Urbanisation is on a marked rise (with an estimated 56 percent of the global population living in urban areas). At the present pace, in another 25 years, about 70 percent of the world’s population will be living in cities.
The funding gap for the SDGs, especially for Global South countries, is widening and stands at $4 trillion (per year), with the least developing countries (LDCs), landlocked developing countries and small island developing countries most vulnerable.
Financing costs for developing countries are higher by up to 12 times compared to 2020, further constraining their ability for long-term investments in transformation.
Open and equitable international tax cooperation is one mechanism to boost domestic resource mobilisation for developing countries. Which makes the proposed UN framework convention on international tax cooperation an important process to address tax avoidance and evasion.
UNCTAD names five mega trends at play: the emergence of a multipolar world; accelerating technological transformation; urbanisation; demographic shifts and the planetary crisis.
Over 70 percent of world economic growth in the next five years will come from the Global South (concentrated in Asia’s major economies of China, India and Indonesia). South-South trade is on an upward trajectory.

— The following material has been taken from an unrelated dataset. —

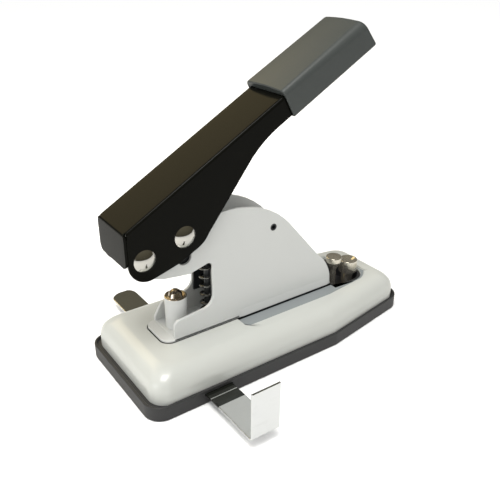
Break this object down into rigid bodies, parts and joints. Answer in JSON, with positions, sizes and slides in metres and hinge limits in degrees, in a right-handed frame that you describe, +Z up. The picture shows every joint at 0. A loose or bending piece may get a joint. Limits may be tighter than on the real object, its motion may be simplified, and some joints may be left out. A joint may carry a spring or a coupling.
{
  "type": "grommet setter",
  "caption": "Bench lever press with a folded frame, sprung ram and fixed die for setting grommets, on a tapered moulded base with a sliding side guide.",
  "frame": {"origin": "on the table plane, directly below the die axis", "axes": "+X towards the rear of the base, away from the open throat; +Y across to the far side; +Z up along the ram's travel"},
  "size_m": [0.1905, 0.1633, 0.1803],
  "materials": {
    "cover_paint": "gloss",
    "frame_paint": "gloss",
    "black_plastic": "satin",
    "lever_paint": "gloss",
    "black_steel": "satin",
    "black_spring": "satin",
    "grip": "satin",
    "chrome": "polished",
    "bright_steel": "polished",
    "zinc": "satin",
    "spring_steel": "satin",
    "nylon": "matte",
    "rubber": "matte"
  },
  "bodies": {
    "base": {"bottom_tray": "black_plastic", "top_cover": "cover_paint", "frame_channel": "frame_paint", "frame_riser": "black_steel", "mounting_plate": "zinc", "frame_screws": "zinc", "tray_screws": "zinc", "rubber_feet": "rubber", "die_post": "bright_steel", "die_nut": "zinc", "guide_rod": "bright_steel", "spring_seat": "zinc", "return_spring": "black_spring", "guide_bracket": "black_steel", "rear_spacer": "zinc", "pivot_washers": "nylon", "guide_blocks": "black_plastic", "friction_leaf": "spring_steel", "tool_well": "black_plastic"},
    "handle": {"handle_lever": "lever_paint", "handle_grip": "grip", "fulcrum_pin": "chrome", "fulcrum_pin_cap": "chrome", "ram_pin": "chrome", "ram_pin_cap": "chrome"},
    "ram": {"ram_block": "black_steel", "setting_punch": "bright_steel", "punch_set_screw": "zinc"},
    "side_guide": {"side_guide": "chrome"},
    "spare_punch": {"spare_punch": "chrome"},
    "spare_die": {"spare_die": "bright_steel"}
  },
  "joints": [
    {"name": "lever_hinge", "type": "hinge", "parent": "base", "child": "handle", "pos_m": [-0.0234, 0, 0.0794], "axis": [0, 1, 0], "range_deg": [0, 30], "stiffness_Nm_per_rad": 0.9, "springref_deg": -20.05},
    {"name": "ram_slide", "type": "slide", "parent": "base", "child": "ram", "axis": [0, 0, -1], "range_m": [0, 0.01235], "deforming": ["return_spring"]},
    {"name": "guide_slide", "type": "slide", "parent": "base", "child": "side_guide", "axis": [0, -1, 0], "range_m": [-0.036, 0.03]},
    {"name": "spare_punch_lift", "type": "slide", "parent": "base", "child": "spare_punch", "axis": [0, 0, 1], "range_m": [0, 0.035]},
    {"name": "spare_die_lift", "type": "slide", "parent": "base", "child": "spare_die", "axis": [0, 0, 1], "range_m": [0, 0.03]}
  ],
  "couplings": [
    {"joint": "ram_slide", "follows": "lever_hinge", "m_per_rad": 0.023496}
  ]
}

Consequently, there is a welcome diversification and dispersal of the global economy’s economic centres. Unfortunately, this development (and the demographic reality where developing countries account for 83 percent of the world’s population) has not led to the needed and commensurate shift in the governance and representation profile of multilateral institutions, exposing a gaping legitimacy and trust deficit.

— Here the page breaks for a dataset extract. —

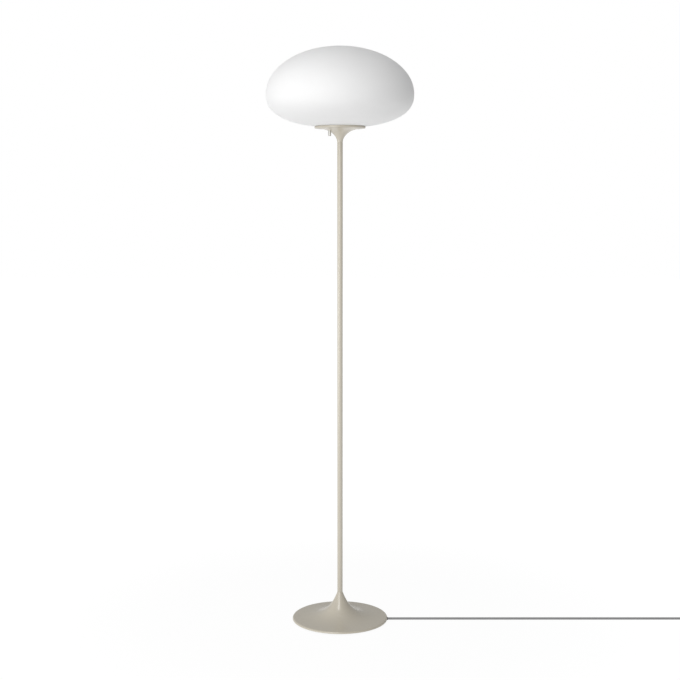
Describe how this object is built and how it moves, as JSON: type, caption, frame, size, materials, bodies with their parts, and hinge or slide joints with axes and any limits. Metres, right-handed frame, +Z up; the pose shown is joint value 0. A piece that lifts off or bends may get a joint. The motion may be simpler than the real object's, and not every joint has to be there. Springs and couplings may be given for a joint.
{
  "type": "floor lamp",
  "caption": "Mushroom floor lamp: squat opal glass shade on a slim straight stem with a trumpet base, a dimmer knob under the shade and a stowed mains cord.",
  "frame": {"origin": "centre of the base on the floor, on the axis of the stem", "axes": "+Z up along the stem, +X the way the mains cord leaves the base, -Y the side that faces the viewer of the picture"},
  "size_m": [1.237, 0.378, 1.5],
  "materials": {
    "pebble_paint": "semi-matte powder coat, warm light grey",
    "iron_casting": "bare sand casting, black dipped",
    "plate_steel": "matt black",
    "zinc_steel": "bright zinc plate",
    "foot_rubber": "matt foam rubber",
    "clear_silicone": "milky soft ring",
    "opal_glass": "satin opal, white through the wall",
    "dimmer_plastic": "white moulding",
    "brass": "turned",
    "knob_metal": "satin turned",
    "holder_plastic": "white thermoplastic",
    "holder_ceramic": "unglazed white",
    "shell_metal": "pressed sheet",
    "bulb_opal": "matt opal",
    "bulb_plastic": "white",
    "insulator_dark": "black",
    "cord_sheath": "grey soft sheath",
    "core_brown": "brown core",
    "core_blue": "blue core",
    "core_black": "black core",
    "plug_grey": "grey moulding, fine texture",
    "bush_grey": "dark grey moulding"
  },
  "bodies": {
    "stand": {"base_cover": "pebble_paint", "base_weight": "iron_casting", "bottom_plate": "plate_steel", "bottom_plate_screws": "zinc_steel", "foot_ring": "foot_rubber", "cord_exit_bush": "bush_grey", "cord_clamp": "zinc_steel", "cord_clamp_screws": "zinc_steel", "lower_nipple": "zinc_steel", "lower_washer": "zinc_steel", "lower_nut": "zinc_steel", "stem_tube": "pebble_paint", "upper_nipple": "zinc_steel", "collar": "pebble_paint", "shade_plate": "pebble_paint", "plate_washer": "zinc_steel", "plate_nut": "zinc_steel", "shade_gasket": "clear_silicone", "dimmer_body": "dimmer_plastic", "dimmer_bush": "brass", "dimmer_nut": "brass", "holder_cap": "holder_plastic", "holder_insert": "holder_ceramic", "holder_skirt": "holder_plastic", "holder_thread_shell": "shell_metal", "holder_centre_contact": "brass", "inner_lead": "cord_sheath", "neutral_core": "core_blue", "live_core": "core_brown", "switched_core": "core_black", "cord_run": "cord_sheath", "cord_coil": "cord_sheath", "plug_relief": "plug_grey", "plug_body": "plug_grey", "plug_pins": "brass", "plug_pin_sleeves": "insulator_dark"},
    "shade": {"opal_shade": "opal_glass"},
    "bulb": {"bulb_tip": "zinc_steel", "bulb_insulator": "insulator_dark", "bulb_cap": "shell_metal", "bulb_body": "bulb_plastic", "bulb_dome": "bulb_opal"},
    "knob": {"dimmer_knob": "knob_metal", "dimmer_spindle": "knob_metal"}
  },
  "joints": [
    {"name": "shade_lift", "type": "slide", "parent": "stand", "child": "shade", "axis": [0, 0, 1], "range_m": [0, 0.17]},
    {"name": "bulb_lift", "type": "slide", "parent": "stand", "child": "bulb", "axis": [0, 0, 1], "range_m": [0, 0.028]},
    {"name": "knob_turn", "type": "hinge", "parent": "stand", "child": "knob", "pos_m": [-0.0266, -0.01275, 1.285], "axis": [0, 0, 1], "range_deg": [0, 300]}
  ]
}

As protectionism (in trade) grows in tandem with emerging multipolarism, multilateralism is weakening, further cementing the precarity of less developed and vulnerable economies. The transformative potential of South-South trade is insufficiently exploited as a mechanism to reduce disparities.
To shift from the status quo, UNCTAD proposes four aspects of transformation: more diversified economies; greater economic sustainability, inclusivity and resilience; higher and more stable development finance; and more multilateralism.

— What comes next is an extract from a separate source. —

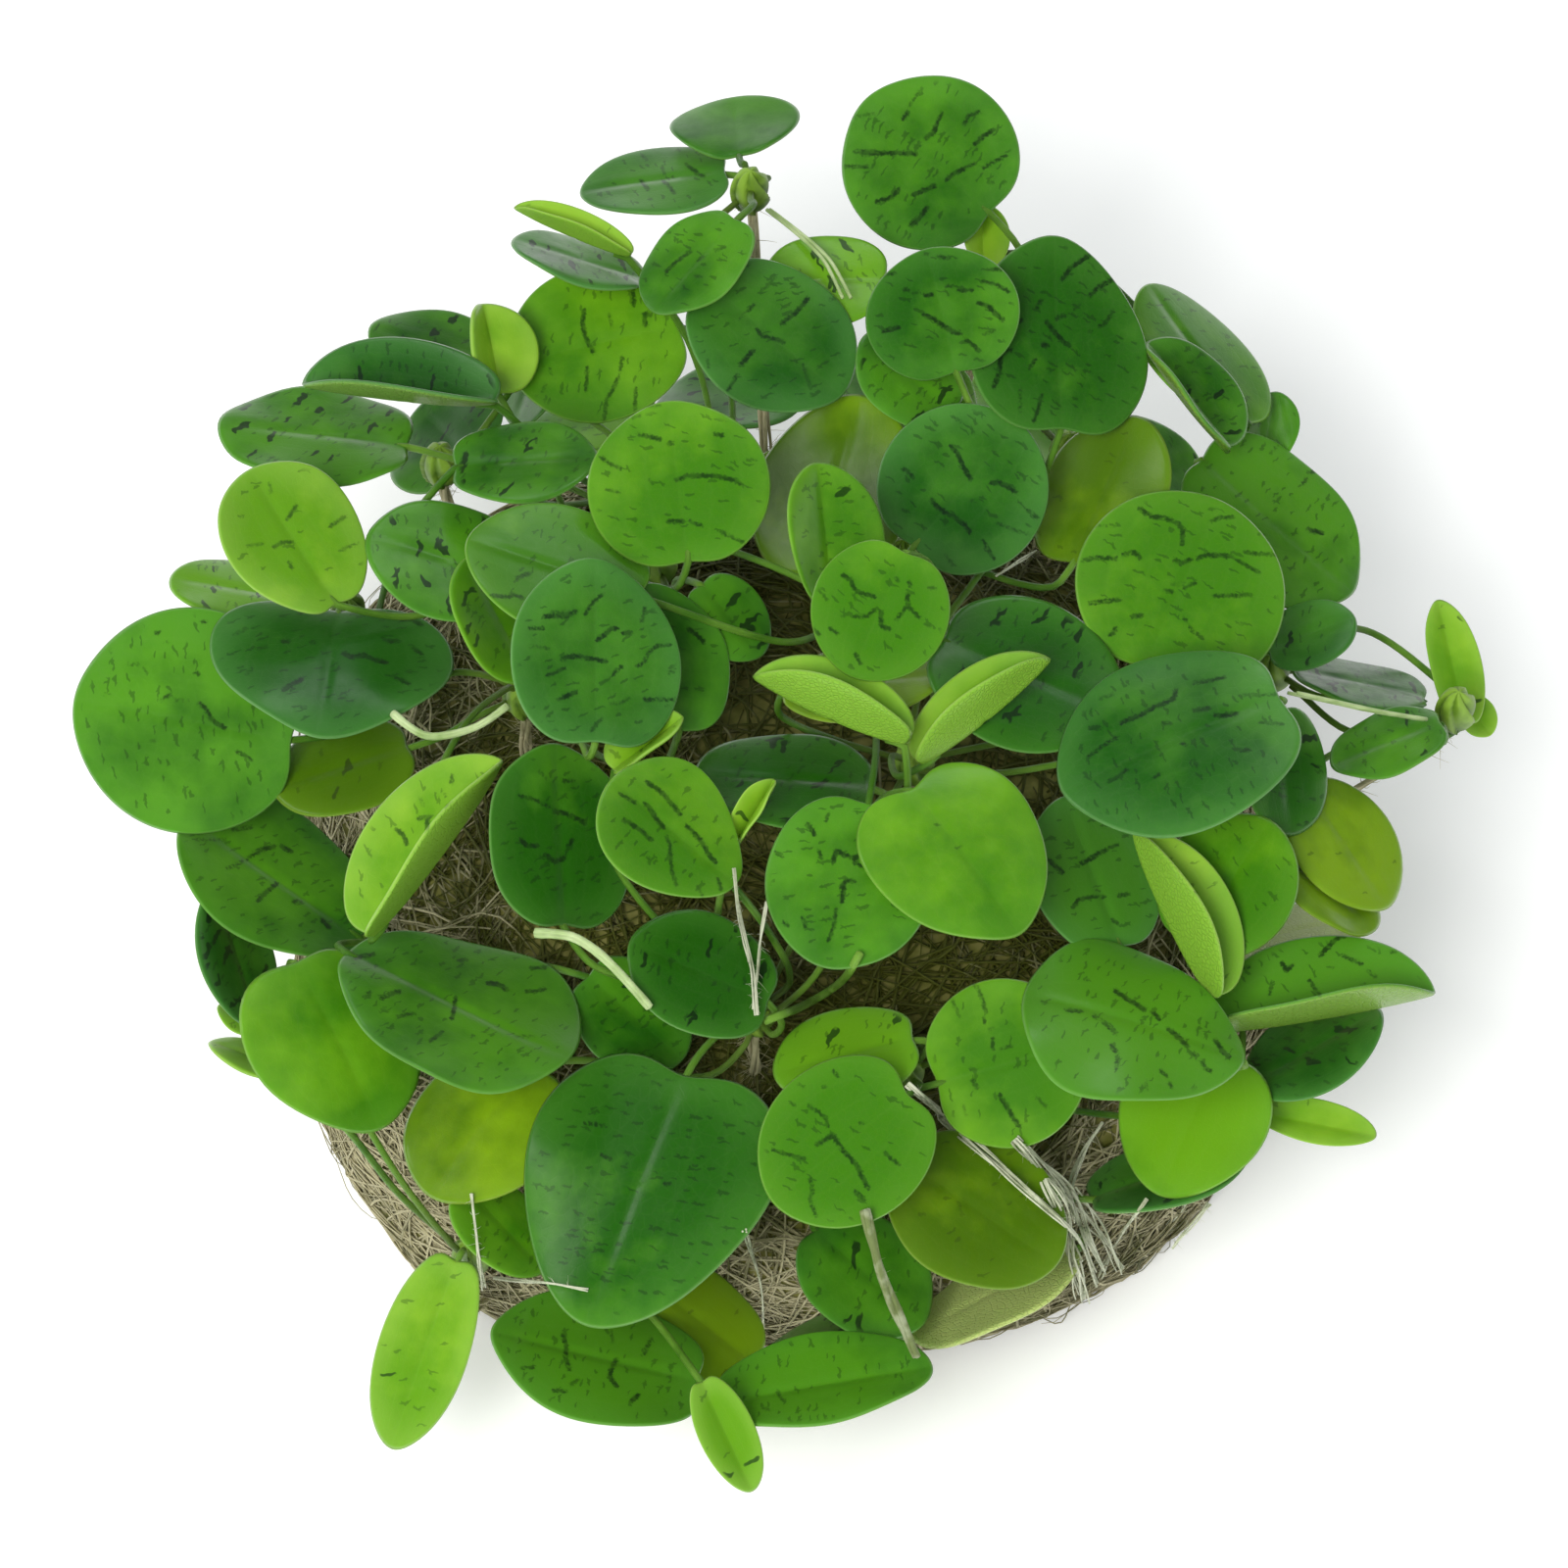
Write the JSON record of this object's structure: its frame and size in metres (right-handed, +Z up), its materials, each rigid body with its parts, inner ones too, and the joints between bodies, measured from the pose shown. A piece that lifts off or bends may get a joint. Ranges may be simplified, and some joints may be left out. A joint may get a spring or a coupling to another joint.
{
  "type": "floating frogbit clump",
  "caption": "Clump of floating frogbit lifted from the water: round glossy green leaves with dark streaks on stalks, over a pale felted root mass it rests on.",
  "frame": {"origin": "middle of the flat underside of the root mass, on the resting surface", "axes": "+Z up through the leaves; the picture looks at the side that faces -Y, from above; +X is to its right"},
  "size_m": [0.1442, 0.1504, 0.0748],
  "materials": {
    "mature_leaf": "smooth waxy, glossy",
    "blue_leaf": "smooth waxy with a pale sheen",
    "bright_leaf": "smooth waxy, glossy",
    "young_leaf": "smooth, pale at the edge",
    "olive_leaf": "smooth waxy",
    "plant": "smooth, faintly ribbed",
    "runner": "smooth, slightly shiny",
    "roots": "fibrous, felted"
  },
  "bodies": {
    "root": {"leaf_back_round": "mature_leaf", "leaf_bottom_left": "mature_leaf", "leaf_broad_left": "mature_leaf", "leaf_dark_front": "mature_leaf", "leaf_dark_gap": "mature_leaf", "leaf_dark_middle": "mature_leaf", "leaf_forked_middle": "mature_leaf", "leaf_front_left": "mature_leaf", "leaf_front_right": "mature_leaf", "leaf_large_back": "mature_leaf", "leaf_large_right": "mature_leaf", "leaf_largest": "mature_leaf", "leaf_left_oval": "mature_leaf", "leaf_lying_front": "mature_leaf", "leaf_white_edged": "mature_leaf", "leaf_widest_left": "mature_leaf", "leaf_blue_left": "blue_leaf", "leaf_blue_low": "blue_leaf", "leaf_blue_middle": "blue_leaf", "leaf_curled_left": "blue_leaf", "leaf_glossy_right": "blue_leaf", "leaf_round_dark": "blue_leaf", "leaf_wide_left": "blue_leaf", "leaf_bright_left": "bright_leaf", "leaf_centre_round": "bright_leaf", "leaf_lower_left": "bright_leaf", "leaf_plain_heart": "bright_leaf", "leaf_right_tilted": "bright_leaf", "leaf_round_front": "bright_leaf", "leaf_round_right": "bright_leaf", "leaf_streaked_under": "bright_leaf", "leaf_spotted_fold": "young_leaf", "leaf_clear_old": "olive_leaf", "leaf_faint_front": "olive_leaf", "leaf_olive_back": "olive_leaf", "leaf_olive_right": "olive_leaf", "leaf_yellow_left": "olive_leaf", "plant_back": "plant", "plant_back_right": "plant", "plant_centre": "plant", "plant_centre_left": "plant", "plant_centre_low": "plant", "plant_far_right": "plant", "plant_front": "plant", "plant_front_left": "plant", "plant_front_middle": "plant", "plant_left": "plant", "plant_left_high": "plant", "plant_left_middle": "plant", "plant_low_middle": "plant", "plant_lower_left": "plant", "plant_lower_right": "plant", "plant_right": "plant", "plant_right_back": "plant", "runner_back_curl": "runner", "runner_cut_white": "runner", "runner_far_right_runner": "runner", "runner_front_hanging": "runner", "runner_left_curl": "runner", "root_mass": "roots"}
  },
  "joints": []
}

The report also underscores the quality of growth as a yardstick for equity—addressing the limits of GDP as a measure of economic growth.
As well, boosting countries’ productive capacities to secure economic transformation and diversification is key to breaking away from the trap of over-reliance on extractives, primary commodity dependence and informality.
The latter is the position of many developing countries, confined to an unfavourable position in the global division of labour and unable to generate quality jobs or requisite value addition. In these conditions, they are even more vulnerable to adverse terms of trade and other external shocks.
The figures show that two thirds of developing countries are commodity dependent. LDCs account for a mere 0.6 percent of global manufacturing exports.
Most African countries exhibit low levels of “economic complexity” (diversification and complexity of a country’s exports basket). With diversified production, countries are more resilient and capable of weathering shocks.
Developing East and South-East Asian countries show what’s possible when international trade, investment and technology are leveraged to fire up structural transformation. Maximising on the opportunities availed by technologies requires a bridging of the technological and skills gaps.
Digitalisation can be a tool for more efficient, transparent and effective government services. This requires that regulatory frameworks be in place to avoid technological (and digital) divides and secure consumer protection.
Without surmounting the odds and shifting the status quo (of low productivity, dependence on unprocessed commodity exports and lagging in technological innovation), attaining inclusive development will remain elusive for developing countries.